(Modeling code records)
──────

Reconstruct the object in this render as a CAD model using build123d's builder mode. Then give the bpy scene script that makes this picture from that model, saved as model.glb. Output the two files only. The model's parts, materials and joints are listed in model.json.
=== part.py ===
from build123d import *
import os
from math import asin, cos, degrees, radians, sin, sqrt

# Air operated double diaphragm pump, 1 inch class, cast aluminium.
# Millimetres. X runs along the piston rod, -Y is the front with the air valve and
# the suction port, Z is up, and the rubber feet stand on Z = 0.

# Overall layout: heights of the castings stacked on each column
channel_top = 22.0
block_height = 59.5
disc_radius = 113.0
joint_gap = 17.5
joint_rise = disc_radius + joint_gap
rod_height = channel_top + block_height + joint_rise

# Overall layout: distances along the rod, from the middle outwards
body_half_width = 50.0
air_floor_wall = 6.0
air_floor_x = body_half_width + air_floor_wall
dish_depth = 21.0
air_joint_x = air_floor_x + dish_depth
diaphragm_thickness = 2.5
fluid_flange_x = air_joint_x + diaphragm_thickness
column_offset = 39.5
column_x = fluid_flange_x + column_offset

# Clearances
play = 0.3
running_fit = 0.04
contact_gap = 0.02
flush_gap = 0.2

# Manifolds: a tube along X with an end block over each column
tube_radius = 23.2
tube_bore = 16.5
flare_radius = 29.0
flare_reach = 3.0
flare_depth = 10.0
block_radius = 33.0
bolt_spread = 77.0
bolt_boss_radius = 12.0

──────

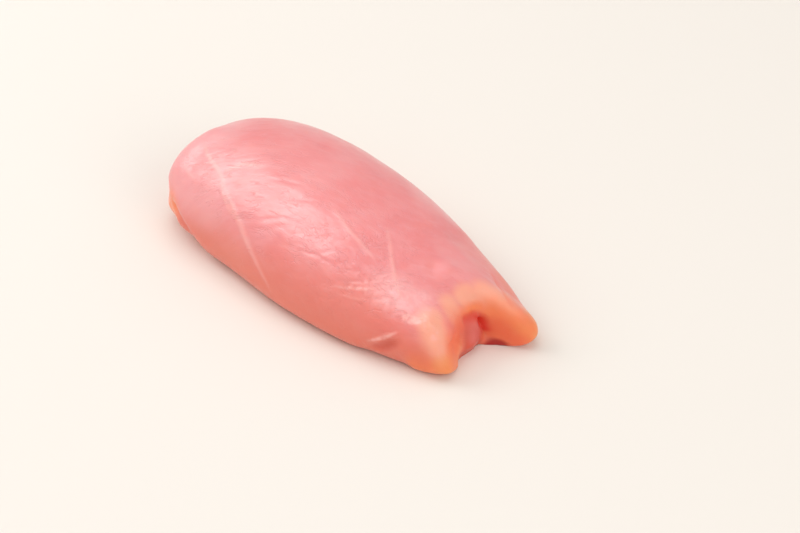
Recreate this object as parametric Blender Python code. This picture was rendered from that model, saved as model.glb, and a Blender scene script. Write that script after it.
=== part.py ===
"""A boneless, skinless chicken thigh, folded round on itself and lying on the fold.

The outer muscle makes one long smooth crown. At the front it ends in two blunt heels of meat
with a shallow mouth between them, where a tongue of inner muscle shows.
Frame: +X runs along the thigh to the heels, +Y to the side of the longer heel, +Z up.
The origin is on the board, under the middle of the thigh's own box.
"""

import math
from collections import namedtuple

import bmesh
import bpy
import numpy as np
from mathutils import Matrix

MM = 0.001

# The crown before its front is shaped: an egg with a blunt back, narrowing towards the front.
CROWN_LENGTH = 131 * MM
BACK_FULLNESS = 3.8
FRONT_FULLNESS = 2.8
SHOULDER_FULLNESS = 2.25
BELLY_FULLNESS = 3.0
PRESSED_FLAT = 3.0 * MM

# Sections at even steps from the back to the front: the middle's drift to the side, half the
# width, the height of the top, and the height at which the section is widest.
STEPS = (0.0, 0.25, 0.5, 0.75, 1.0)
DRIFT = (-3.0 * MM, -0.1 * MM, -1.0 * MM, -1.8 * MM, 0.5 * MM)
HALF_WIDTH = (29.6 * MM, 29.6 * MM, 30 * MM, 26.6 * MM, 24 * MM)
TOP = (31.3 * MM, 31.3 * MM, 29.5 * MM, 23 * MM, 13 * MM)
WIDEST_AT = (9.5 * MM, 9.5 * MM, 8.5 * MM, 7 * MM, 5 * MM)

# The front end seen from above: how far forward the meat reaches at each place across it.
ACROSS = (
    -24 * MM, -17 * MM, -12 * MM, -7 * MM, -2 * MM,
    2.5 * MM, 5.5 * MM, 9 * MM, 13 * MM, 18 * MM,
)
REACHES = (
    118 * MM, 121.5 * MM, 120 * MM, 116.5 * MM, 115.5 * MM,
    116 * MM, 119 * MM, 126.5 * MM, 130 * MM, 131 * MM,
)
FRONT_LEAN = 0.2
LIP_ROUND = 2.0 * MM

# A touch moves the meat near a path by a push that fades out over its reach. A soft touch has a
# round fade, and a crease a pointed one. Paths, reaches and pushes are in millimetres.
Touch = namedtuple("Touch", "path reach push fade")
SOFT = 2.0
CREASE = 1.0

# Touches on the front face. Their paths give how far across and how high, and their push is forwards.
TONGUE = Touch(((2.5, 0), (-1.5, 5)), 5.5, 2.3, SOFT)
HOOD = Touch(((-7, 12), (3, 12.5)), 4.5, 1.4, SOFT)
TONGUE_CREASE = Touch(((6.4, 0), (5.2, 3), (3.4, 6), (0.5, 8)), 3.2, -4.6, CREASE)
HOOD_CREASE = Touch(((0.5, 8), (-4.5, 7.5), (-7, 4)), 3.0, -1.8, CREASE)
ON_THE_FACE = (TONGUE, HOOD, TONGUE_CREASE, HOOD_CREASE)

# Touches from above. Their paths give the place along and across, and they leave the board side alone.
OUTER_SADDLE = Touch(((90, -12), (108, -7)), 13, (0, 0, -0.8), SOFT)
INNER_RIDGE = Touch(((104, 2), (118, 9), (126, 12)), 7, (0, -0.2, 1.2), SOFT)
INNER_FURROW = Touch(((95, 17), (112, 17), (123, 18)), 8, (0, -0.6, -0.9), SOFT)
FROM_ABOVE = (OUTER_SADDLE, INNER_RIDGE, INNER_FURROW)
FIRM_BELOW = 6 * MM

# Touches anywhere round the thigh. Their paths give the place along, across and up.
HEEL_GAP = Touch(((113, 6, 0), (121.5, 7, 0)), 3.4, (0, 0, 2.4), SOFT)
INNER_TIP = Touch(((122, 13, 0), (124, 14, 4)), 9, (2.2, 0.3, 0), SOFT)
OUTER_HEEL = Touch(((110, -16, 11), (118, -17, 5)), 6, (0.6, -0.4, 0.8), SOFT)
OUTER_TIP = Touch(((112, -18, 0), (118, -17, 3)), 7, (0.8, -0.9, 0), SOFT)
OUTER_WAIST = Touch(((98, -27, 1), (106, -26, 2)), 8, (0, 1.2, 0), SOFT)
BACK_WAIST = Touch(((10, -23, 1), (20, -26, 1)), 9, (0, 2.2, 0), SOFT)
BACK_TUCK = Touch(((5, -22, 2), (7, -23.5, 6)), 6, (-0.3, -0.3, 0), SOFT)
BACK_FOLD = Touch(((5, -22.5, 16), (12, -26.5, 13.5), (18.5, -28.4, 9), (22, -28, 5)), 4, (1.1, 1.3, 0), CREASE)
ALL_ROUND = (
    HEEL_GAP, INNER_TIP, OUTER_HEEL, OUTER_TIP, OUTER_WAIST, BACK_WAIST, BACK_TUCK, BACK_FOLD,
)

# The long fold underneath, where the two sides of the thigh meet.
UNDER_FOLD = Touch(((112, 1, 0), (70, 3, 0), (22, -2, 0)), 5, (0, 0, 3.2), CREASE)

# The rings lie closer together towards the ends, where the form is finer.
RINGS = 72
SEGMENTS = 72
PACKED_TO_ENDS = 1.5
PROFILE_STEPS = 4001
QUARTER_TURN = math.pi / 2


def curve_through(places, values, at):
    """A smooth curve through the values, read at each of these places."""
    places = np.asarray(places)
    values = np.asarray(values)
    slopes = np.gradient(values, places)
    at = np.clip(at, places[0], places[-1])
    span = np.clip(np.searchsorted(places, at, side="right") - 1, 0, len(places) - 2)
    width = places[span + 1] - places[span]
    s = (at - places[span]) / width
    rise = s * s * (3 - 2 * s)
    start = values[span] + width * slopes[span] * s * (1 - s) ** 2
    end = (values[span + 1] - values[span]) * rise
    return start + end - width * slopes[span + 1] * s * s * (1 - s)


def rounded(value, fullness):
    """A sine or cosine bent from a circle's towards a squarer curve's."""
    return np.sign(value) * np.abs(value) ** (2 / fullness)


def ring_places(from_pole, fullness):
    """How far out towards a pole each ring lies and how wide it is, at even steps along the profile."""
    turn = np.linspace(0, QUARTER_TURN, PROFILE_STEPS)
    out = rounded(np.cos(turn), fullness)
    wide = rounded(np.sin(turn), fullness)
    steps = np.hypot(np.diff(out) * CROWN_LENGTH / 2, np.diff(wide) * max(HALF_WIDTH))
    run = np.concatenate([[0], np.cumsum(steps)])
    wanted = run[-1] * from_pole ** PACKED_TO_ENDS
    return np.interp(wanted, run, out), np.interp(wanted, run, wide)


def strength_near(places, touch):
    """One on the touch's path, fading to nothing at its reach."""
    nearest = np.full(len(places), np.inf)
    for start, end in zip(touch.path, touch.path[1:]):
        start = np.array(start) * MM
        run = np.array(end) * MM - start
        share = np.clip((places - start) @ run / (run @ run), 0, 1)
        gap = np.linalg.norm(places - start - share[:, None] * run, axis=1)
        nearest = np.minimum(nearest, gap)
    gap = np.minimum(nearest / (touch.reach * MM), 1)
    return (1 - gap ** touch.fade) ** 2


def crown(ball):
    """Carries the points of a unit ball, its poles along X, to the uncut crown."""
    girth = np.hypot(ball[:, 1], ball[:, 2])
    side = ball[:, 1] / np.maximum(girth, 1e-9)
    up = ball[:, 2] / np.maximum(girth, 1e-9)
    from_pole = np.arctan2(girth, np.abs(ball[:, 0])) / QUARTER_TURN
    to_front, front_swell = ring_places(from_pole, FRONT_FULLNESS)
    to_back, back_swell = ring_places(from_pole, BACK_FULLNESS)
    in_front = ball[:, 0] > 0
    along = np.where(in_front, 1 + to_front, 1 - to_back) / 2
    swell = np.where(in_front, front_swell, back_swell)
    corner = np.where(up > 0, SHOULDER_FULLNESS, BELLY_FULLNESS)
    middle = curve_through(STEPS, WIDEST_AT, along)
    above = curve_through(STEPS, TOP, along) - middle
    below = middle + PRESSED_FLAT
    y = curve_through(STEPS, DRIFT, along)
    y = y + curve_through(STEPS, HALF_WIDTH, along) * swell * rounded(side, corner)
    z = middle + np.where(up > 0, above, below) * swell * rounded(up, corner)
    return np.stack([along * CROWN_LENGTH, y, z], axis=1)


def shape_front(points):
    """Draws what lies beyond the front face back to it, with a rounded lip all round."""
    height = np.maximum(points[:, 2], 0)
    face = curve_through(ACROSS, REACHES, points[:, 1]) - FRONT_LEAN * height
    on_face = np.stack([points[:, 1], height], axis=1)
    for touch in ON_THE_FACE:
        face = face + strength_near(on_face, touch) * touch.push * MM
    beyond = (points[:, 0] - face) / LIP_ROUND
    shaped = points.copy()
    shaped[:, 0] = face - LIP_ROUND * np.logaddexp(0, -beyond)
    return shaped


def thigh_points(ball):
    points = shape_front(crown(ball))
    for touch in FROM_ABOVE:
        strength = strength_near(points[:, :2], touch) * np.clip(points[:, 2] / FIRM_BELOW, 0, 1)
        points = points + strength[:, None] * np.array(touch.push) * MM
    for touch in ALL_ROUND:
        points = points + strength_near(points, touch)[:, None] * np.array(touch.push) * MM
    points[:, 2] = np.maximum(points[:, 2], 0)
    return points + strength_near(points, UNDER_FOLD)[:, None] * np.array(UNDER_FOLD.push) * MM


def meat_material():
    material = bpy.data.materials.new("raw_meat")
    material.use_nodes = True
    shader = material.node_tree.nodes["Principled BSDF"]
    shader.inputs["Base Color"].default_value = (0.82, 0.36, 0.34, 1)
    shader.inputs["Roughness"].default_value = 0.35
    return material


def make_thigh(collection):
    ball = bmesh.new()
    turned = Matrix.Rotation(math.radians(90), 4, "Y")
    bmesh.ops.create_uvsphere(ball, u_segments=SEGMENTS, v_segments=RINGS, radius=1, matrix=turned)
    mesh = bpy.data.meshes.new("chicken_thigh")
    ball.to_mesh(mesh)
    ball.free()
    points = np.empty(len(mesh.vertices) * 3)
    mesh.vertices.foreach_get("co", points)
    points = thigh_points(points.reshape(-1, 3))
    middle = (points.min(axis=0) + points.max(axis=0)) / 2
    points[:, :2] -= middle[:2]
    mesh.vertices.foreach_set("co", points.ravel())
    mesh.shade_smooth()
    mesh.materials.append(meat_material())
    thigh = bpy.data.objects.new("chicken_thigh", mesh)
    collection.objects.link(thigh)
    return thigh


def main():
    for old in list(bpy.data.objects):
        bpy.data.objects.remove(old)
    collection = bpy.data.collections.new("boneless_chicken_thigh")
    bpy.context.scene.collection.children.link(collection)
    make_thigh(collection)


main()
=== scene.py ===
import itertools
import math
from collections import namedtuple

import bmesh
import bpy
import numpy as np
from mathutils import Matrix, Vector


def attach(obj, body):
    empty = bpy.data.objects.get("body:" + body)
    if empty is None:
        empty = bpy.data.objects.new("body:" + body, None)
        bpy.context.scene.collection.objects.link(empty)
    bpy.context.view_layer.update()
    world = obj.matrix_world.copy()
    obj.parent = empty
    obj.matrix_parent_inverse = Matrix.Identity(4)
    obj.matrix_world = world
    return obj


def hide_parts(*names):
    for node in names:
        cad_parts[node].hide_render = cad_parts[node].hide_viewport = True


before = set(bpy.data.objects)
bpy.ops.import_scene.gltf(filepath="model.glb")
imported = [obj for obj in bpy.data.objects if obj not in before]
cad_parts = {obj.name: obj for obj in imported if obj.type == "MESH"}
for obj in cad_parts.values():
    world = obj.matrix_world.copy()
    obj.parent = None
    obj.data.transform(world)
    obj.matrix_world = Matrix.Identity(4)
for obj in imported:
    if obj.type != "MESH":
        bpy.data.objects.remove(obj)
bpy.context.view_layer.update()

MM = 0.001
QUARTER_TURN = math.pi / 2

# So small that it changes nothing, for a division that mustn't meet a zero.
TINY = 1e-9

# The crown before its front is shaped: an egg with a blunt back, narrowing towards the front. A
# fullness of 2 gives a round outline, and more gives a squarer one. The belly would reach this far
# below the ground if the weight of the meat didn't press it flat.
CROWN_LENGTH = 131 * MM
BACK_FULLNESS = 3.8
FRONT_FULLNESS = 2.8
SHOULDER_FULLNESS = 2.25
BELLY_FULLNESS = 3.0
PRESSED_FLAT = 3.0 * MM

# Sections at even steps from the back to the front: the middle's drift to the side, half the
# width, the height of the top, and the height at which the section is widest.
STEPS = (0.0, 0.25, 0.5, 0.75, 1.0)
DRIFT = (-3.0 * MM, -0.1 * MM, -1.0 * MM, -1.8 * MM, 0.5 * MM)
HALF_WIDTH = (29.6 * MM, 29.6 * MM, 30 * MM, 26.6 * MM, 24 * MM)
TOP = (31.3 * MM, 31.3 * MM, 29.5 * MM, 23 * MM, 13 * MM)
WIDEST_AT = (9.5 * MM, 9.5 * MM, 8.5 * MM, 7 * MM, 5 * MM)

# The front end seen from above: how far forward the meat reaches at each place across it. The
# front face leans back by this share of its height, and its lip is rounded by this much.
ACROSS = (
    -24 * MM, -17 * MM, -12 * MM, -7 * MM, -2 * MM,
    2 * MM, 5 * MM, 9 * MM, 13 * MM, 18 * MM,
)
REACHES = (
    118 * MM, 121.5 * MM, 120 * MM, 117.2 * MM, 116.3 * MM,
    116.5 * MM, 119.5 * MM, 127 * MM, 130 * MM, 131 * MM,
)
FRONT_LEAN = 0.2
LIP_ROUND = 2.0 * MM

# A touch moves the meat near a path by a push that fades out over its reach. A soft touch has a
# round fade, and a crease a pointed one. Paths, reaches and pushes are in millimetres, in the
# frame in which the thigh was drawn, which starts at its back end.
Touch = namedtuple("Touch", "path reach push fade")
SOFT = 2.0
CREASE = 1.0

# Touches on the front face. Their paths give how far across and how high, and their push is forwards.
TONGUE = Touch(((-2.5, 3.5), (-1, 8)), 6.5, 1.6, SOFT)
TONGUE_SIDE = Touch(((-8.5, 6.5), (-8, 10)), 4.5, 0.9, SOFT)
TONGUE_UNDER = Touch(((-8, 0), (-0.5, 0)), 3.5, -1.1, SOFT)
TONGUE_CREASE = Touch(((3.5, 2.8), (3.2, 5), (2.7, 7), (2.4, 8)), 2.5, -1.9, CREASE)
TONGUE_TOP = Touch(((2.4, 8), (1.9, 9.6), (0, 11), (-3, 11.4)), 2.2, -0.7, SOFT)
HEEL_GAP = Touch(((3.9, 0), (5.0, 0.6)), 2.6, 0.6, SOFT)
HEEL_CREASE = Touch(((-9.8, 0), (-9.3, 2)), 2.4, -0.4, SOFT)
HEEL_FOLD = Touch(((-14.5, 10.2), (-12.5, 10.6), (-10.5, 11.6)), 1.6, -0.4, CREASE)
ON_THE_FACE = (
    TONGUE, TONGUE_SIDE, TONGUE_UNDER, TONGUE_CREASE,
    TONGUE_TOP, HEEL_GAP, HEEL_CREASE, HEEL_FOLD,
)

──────

▶ WORK TO DO
Transcribe, word for word, every line from the line with "collection.objects.link(thigh)" to the line with "imported = [obj", inclusive, and output nothing else.

▶ IN RESPONSE
    collection.objects.link(thigh)
    return thigh


def main():
    for old in list(bpy.data.objects):
        bpy.data.objects.remove(old)
    collection = bpy.data.collections.new("boneless_chicken_thigh")
    bpy.context.scene.collection.children.link(collection)
    make_thigh(collection)


main()
=== scene.py ===
import itertools
import math
from collections import namedtuple

import bmesh
import bpy
import numpy as np
from mathutils import Matrix, Vector


def attach(obj, body):
    empty = bpy.data.objects.get("body:" + body)
    if empty is None:
        empty = bpy.data.objects.new("body:" + body, None)
        bpy.context.scene.collection.objects.link(empty)
    bpy.context.view_layer.update()
    world = obj.matrix_world.copy()
    obj.parent = empty
    obj.matrix_parent_inverse = Matrix.Identity(4)
    obj.matrix_world = world
    return obj


def hide_parts(*names):
    for node in names:
        cad_parts[node].hide_render = cad_parts[node].hide_viewport = True


before = set(bpy.data.objects)
bpy.ops.import_scene.gltf(filepath="model.glb")
imported = [obj for obj in bpy.data.objects if obj not in before]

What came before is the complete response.